*Exercise prompt*
Repeat the material exactly as it appears.

*Information provided*
------------------------------------------------
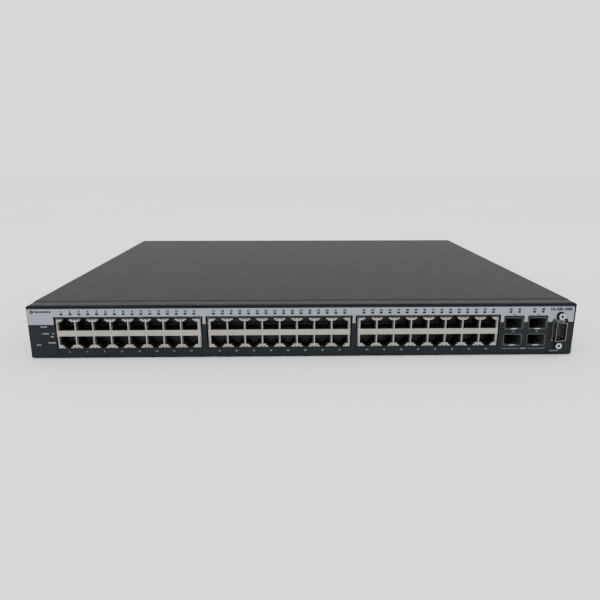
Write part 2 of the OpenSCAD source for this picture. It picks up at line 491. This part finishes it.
// ---- power supply ----
psu_z = board_top - board_t;
psu_holes = [for (x = [-203, -59], y = [75, rear_in - 8]) [x, y]];
module psu_board() color("#b89a52") difference() {
    bx(-208, -54, 70, rear_in - 3, psu_z, psu_z + 1.6);
    for (p = psu_holes) rod_z(p[0], p[1], 0, 20, 1.7);
}
// plastic sheet under the supply
module psu_insulator() color("#d8d4c6") difference() {
    bx(-212, -50, 66, rear_in - 1, t, t + 0.4);
    for (p = psu_holes) rod_z(p[0], p[1], 0, 20, 3.6);
}
module psu_transformer() color("#d9c25a") {
    bx(-128, -100, 108, 138, psu_z + 1.6, psu_z + 4.6);
    bx(-126, -102, 106, 140, psu_z + 9, psu_z + 19);
    rod_z(-114, 123, psu_z + 4.5, psu_z + 9.1, 9);
    rod_z(-114, 123, psu_z + 18.9, psu_z + 23, 9);
    bx(-128, -100, 108, 138, psu_z + 22.9, psu_z + 26);
}
module psu_heatsinks() color("#a5a8aa") for (y = [96, 152]) {
    bx(-150, -78, y - 1.2, y + 1.2, psu_z + 1.6, psu_z + 30);
    bx(-150, -78, y - 6, y + 6, psu_z + 27.6, psu_z + 30);
}
module psu_capacitors() color("#2b2c30") {
    can(-168, 108, psu_z + 1.61, 11, 27);
    can(-168, 134, psu_z + 1.61, 11, 27);
    for (i = [0 : 2]) can(-70, 104 + i * 16, psu_z + 1.61, 6, 22);
}
module psu_harness() color("#b8322a") {
    bx(-62, -56, 80, 100, psu_z + 1.6, psu_z + 10);
    bx(-37, -31, 80, 100, board_top, psu_z + 10);
    for (i = [0 : 5]) hoop_wire(-59, -34, 82 + i * 3.2, psu_z + 9.8, psu_z + 21, 5, 1.1);
}
module ac_inlet() color("#161719") difference() {
    union() {
        along_y(rear_y, rear_y + 3) translate([inlet_x, inlet_z]) rr(-25, 25, -11.2, 11.2, 3);
        bx(inlet_x - 13.6, inlet_x + 13.6, rear_y - 20, rear_y + 1, inlet_z - 10, inlet_z + 10);
    }
    along_y(rear_y - 17, rear_y + 4) translate([inlet_x, inlet_z]) polygon([[-12, -8], [12, -8], [12, 3], [7, 8], [-7, 8], [-12, 3]]);
    for (s = [-1, 1]) {
        rod_y(inlet_x + s * 20, inlet_z, rear_y - 1, rear_y + 4, 1.7);
        translate([inlet_x + s * 20, rear_y + 2, inlet_z]) rotate([-90, 0, 0]) cylinder(r1 = 1.7, r2 = 3.0, h = 1, $fn = 32);
    }
    for (p = [[-7, -2], [7, -2], [0, 2]]) bx(inlet_x + p[0] - 1.05, inlet_x + p[0] + 1.05, rear_y - 21, rear_y - 10, inlet_z + p[1] - 2.05, inlet_z + p[1] + 2.05);
}
module ac_pins() color("#c7c8c4") for (p = [[-7, -2], [7, -2], [0, 2]])
    bx(inlet_x + p[0] - 1, inlet_x + p[0] + 1, rear_y - 26, rear_y - 1.5, inlet_z + p[1] - 2, inlet_z + p[1] + 2);
module ac_wires() color("#5b3a24") for (p = [[-7, -2], [7, -2], [0, 2]]) let (x = inlet_x + p[0], z = inlet_z + p[1], y = rear_y - 30) {
    rod_y(x, z, y, rear_y - 26, 1.3, 24);
    translate([x, y, z - 4]) rotate([0, -90, 0]) rotate([0, 0, -90]) rotate_extrude(angle = 90, $fn = 32) translate([4, 0]) circle(1.3, $fn = 24);
    rod_z(x, y - 4, psu_z + 1.6, z - 4, 1.3, 24);
}

// ---- rear sockets ----
module stack_sockets() color("#8f918e") for (x = stack_x) {
    difference() {
        bx(x - 16.8, x + 16.8, rear_y - 24, rear_y + 2.4, stack_z - 4.6, stack_z + 4.6);
        bx(x - 15.8, x + 15.8, rear_y - 8, rear_y + 4, stack_z - 3.6, stack_z + 3.6);
    }
    bx(x - 13.2, x + 13.2, rear_y - 8.01, rear_y + 0.6, stack_z - 0.8, stack_z + 0.8);
    for (s = [-1, 1]) jackscrew(x + s * 21.5, rear_y, stack_z, 1, rim_proud + t);
    bx(x - 15, x + 15, rear_y - 24, rear_y - 10, board_top, stack_z - 4.6);
}
module rps_socket() color("#1b1c1e") difference() {
    union() {
        bx(rps_x - 16.2, rps_x + 16.2, rear_y - 16, rear_in - 0.3, board_top, rps_z + 5.6);
        bx(rps_x - 16.2, rps_x + 16.2, rear_in - 1, rear_y + 1.2, rps_z - 5.6, rps_z + 5.6);
    }
    for (i = [0 : 6], s = [-1, 1]) bx(rps_x + (i - 3) * 4.4 - 1.8, rps_x + (i - 3) * 4.4 + 1.8, rear_y - 10, rear_y + 2, rps_z + s * 2.3 - 1.8, rps_z + s * 2.3 + 1.8);
}
module reset_switch() color("#2b2c2f") difference() {
    bx(reset_x - 4, reset_x + 4, rear_in - 8, rear_in - 1.2, board_top, reset_z + 4);
    rod_y(reset_x, reset_z, rear_in - 5, rear_in, 1.75);
}
module reset_button() color("#b23227") {
    rod_y(reset_x, reset_z, rear_in - 4.1, rear_y - 0.6, 1.7);
}

front_panel();
chassis_base();
top_cover();
ear_brackets();
case_screws();
front_overlay();
main_board();
board_standoffs();
board_screws();
jack_shield(block_x[0]);  // jack_shield_left
jack_shield(block_x[1]);  // jack_shield_mid
jack_shield(block_x[2]);  // jack_shield_right
jack_housing(block_x[0]);  // jack_housing_left
jack_housing(block_x[1]);  // jack_housing_mid
jack_housing(block_x[2]);  // jack_housing_right
jack_contacts();
sfp_cage(sfp_x[0]);  // sfp_cage_left
sfp_cage(sfp_x[1]);  // sfp_cage_right
sfp_connectors();
sfp_latches();
console_shell();
console_insert();
console_pins();
console_jackscrews();
light_pipes();
light_pipe_uplink();
light_pipe_status();
indicator_leds();
switch_chips();
switch_heatsinks();
phy_chips();
phy_heatsinks();
cpu_chip();
memory_chips();
clock_cell();
power_coils();
board_capacitors();
fan_bracket();
fan_frame(fan_y[0]);  // fan_frame_front
fan_frame(fan_y[1]);  // fan_frame_mid
fan_frame(fan_y[2]);  // fan_frame_rear
fan_rotor(fan_y[0]);  // fan_rotor_front
fan_rotor(fan_y[1]);  // fan_rotor_mid
fan_rotor(fan_y[2]);  // fan_rotor_rear
fan_stators();
fan_screws();
fan_leads();
psu_board();
psu_insulator();
psu_transformer();
psu_heatsinks();
psu_capacitors();
psu_harness();
ac_inlet();
ac_pins();
ac_wires();
stack_sockets();
rps_socket();
reset_switch();
reset_button();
------------------------------------------------
*Response*
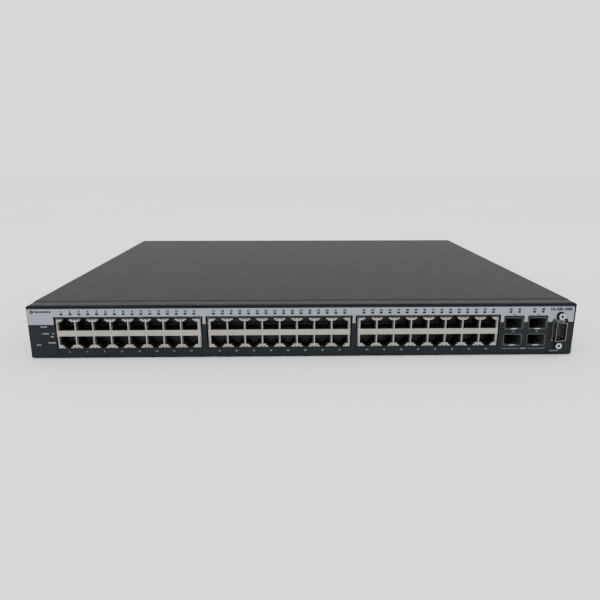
Write part 2 of the OpenSCAD source for this picture. It picks up at line 491. This part finishes it.
// ---- power supply ----
psu_z = board_top - board_t;
psu_holes = [for (x = [-203, -59], y = [75, rear_in - 8]) [x, y]];
module psu_board() color("#b89a52") difference() {
    bx(-208, -54, 70, rear_in - 3, psu_z, psu_z + 1.6);
    for (p = psu_holes) rod_z(p[0], p[1], 0, 20, 1.7);
}
// plastic sheet under the supply
module psu_insulator() color("#d8d4c6") difference() {
    bx(-212, -50, 66, rear_in - 1, t, t + 0.4);
    for (p = psu_holes) rod_z(p[0], p[1], 0, 20, 3.6);
}
module psu_transformer() color("#d9c25a") {
    bx(-128, -100, 108, 138, psu_z + 1.6, psu_z + 4.6);
    bx(-126, -102, 106, 140, psu_z + 9, psu_z + 19);
    rod_z(-114, 123, psu_z + 4.5, psu_z + 9.1, 9);
    rod_z(-114, 123, psu_z + 18.9, psu_z + 23, 9);
    bx(-128, -100, 108, 138, psu_z + 22.9, psu_z + 26);
}
module psu_heatsinks() color("#a5a8aa") for (y = [96, 152]) {
    bx(-150, -78, y - 1.2, y + 1.2, psu_z + 1.6, psu_z + 30);
    bx(-150, -78, y - 6, y + 6, psu_z + 27.6, psu_z + 30);
}
module psu_capacitors() color("#2b2c30") {
    can(-168, 108, psu_z + 1.61, 11, 27);
    can(-168, 134, psu_z + 1.61, 11, 27);
    for (i = [0 : 2]) can(-70, 104 + i * 16, psu_z + 1.61, 6, 22);
}
module psu_harness() color("#b8322a") {
    bx(-62, -56, 80, 100, psu_z + 1.6, psu_z + 10);
    bx(-37, -31, 80, 100, board_top, psu_z + 10);
    for (i = [0 : 5]) hoop_wire(-59, -34, 82 + i * 3.2, psu_z + 9.8, psu_z + 21, 5, 1.1);
}
module ac_inlet() color("#161719") difference() {
    union() {
        along_y(rear_y, rear_y + 3) translate([inlet_x, inlet_z]) rr(-25, 25, -11.2, 11.2, 3);
        bx(inlet_x - 13.6, inlet_x + 13.6, rear_y - 20, rear_y + 1, inlet_z - 10, inlet_z + 10);
    }
    along_y(rear_y - 17, rear_y + 4) translate([inlet_x, inlet_z]) polygon([[-12, -8], [12, -8], [12, 3], [7, 8], [-7, 8], [-12, 3]]);
    for (s = [-1, 1]) {
        rod_y(inlet_x + s * 20, inlet_z, rear_y - 1, rear_y + 4, 1.7);
        translate([inlet_x + s * 20, rear_y + 2, inlet_z]) rotate([-90, 0, 0]) cylinder(r1 = 1.7, r2 = 3.0, h = 1, $fn = 32);
    }
    for (p = [[-7, -2], [7, -2], [0, 2]]) bx(inlet_x + p[0] - 1.05, inlet_x + p[0] + 1.05, rear_y - 21, rear_y - 10, inlet_z + p[1] - 2.05, inlet_z + p[1] + 2.05);
}
module ac_pins() color("#c7c8c4") for (p = [[-7, -2], [7, -2], [0, 2]])
    bx(inlet_x + p[0] - 1, inlet_x + p[0] + 1, rear_y - 26, rear_y - 1.5, inlet_z + p[1] - 2, inlet_z + p[1] + 2);
module ac_wires() color("#5b3a24") for (p = [[-7, -2], [7, -2], [0, 2]]) let (x = inlet_x + p[0], z = inlet_z + p[1], y = rear_y - 30) {
    rod_y(x, z, y, rear_y - 26, 1.3, 24);
    translate([x, y, z - 4]) rotate([0, -90, 0]) rotate([0, 0, -90]) rotate_extrude(angle = 90, $fn = 32) translate([4, 0]) circle(1.3, $fn = 24);
    rod_z(x, y - 4, psu_z + 1.6, z - 4, 1.3, 24);
}

// ---- rear sockets ----
module stack_sockets() color("#8f918e") for (x = stack_x) {
    difference() {
        bx(x - 16.8, x + 16.8, rear_y - 24, rear_y + 2.4, stack_z - 4.6, stack_z + 4.6);
        bx(x - 15.8, x + 15.8, rear_y - 8, rear_y + 4, stack_z - 3.6, stack_z + 3.6);
    }
    bx(x - 13.2, x + 13.2, rear_y - 8.01, rear_y + 0.6, stack_z - 0.8, stack_z + 0.8);
    for (s = [-1, 1]) jackscrew(x + s * 21.5, rear_y, stack_z, 1, rim_proud + t);
    bx(x - 15, x + 15, rear_y - 24, rear_y - 10, board_top, stack_z - 4.6);
}
module rps_socket() color("#1b1c1e") difference() {
    union() {
        bx(rps_x - 16.2, rps_x + 16.2, rear_y - 16, rear_in - 0.3, board_top, rps_z + 5.6);
        bx(rps_x - 16.2, rps_x + 16.2, rear_in - 1, rear_y + 1.2, rps_z - 5.6, rps_z + 5.6);
    }
    for (i = [0 : 6], s = [-1, 1]) bx(rps_x + (i - 3) * 4.4 - 1.8, rps_x + (i - 3) * 4.4 + 1.8, rear_y - 10, rear_y + 2, rps_z + s * 2.3 - 1.8, rps_z + s * 2.3 + 1.8);
}
module reset_switch() color("#2b2c2f") difference() {
    bx(reset_x - 4, reset_x + 4, rear_in - 8, rear_in - 1.2, board_top, reset_z + 4);
    rod_y(reset_x, reset_z, rear_in - 5, rear_in, 1.75);
}
module reset_button() color("#b23227") {
    rod_y(reset_x, reset_z, rear_in - 4.1, rear_y - 0.6, 1.7);
}

front_panel();
chassis_base();
top_cover();
ear_brackets();
case_screws();
front_overlay();
main_board();
board_standoffs();
board_screws();
jack_shield(block_x[0]);  // jack_shield_left
jack_shield(block_x[1]);  // jack_shield_mid
jack_shield(block_x[2]);  // jack_shield_right
jack_housing(block_x[0]);  // jack_housing_left
jack_housing(block_x[1]);  // jack_housing_mid
jack_housing(block_x[2]);  // jack_housing_right
jack_contacts();
sfp_cage(sfp_x[0]);  // sfp_cage_left
sfp_cage(sfp_x[1]);  // sfp_cage_right
sfp_connectors();
sfp_latches();
console_shell();
console_insert();
console_pins();
console_jackscrews();
light_pipes();
light_pipe_uplink();
light_pipe_status();
indicator_leds();
switch_chips();
switch_heatsinks();
phy_chips();
phy_heatsinks();
cpu_chip();
memory_chips();
clock_cell();
power_coils();
board_capacitors();
fan_bracket();
fan_frame(fan_y[0]);  // fan_frame_front
fan_frame(fan_y[1]);  // fan_frame_mid
fan_frame(fan_y[2]);  // fan_frame_rear
fan_rotor(fan_y[0]);  // fan_rotor_front
fan_rotor(fan_y[1]);  // fan_rotor_mid
fan_rotor(fan_y[2]);  // fan_rotor_rear
fan_stators();
fan_screws();
fan_leads();
psu_board();
psu_insulator();
psu_transformer();
psu_heatsinks();
psu_capacitors();
psu_harness();
ac_inlet();
ac_pins();
ac_wires();
stack_sockets();
rps_socket();
reset_switch();
reset_button();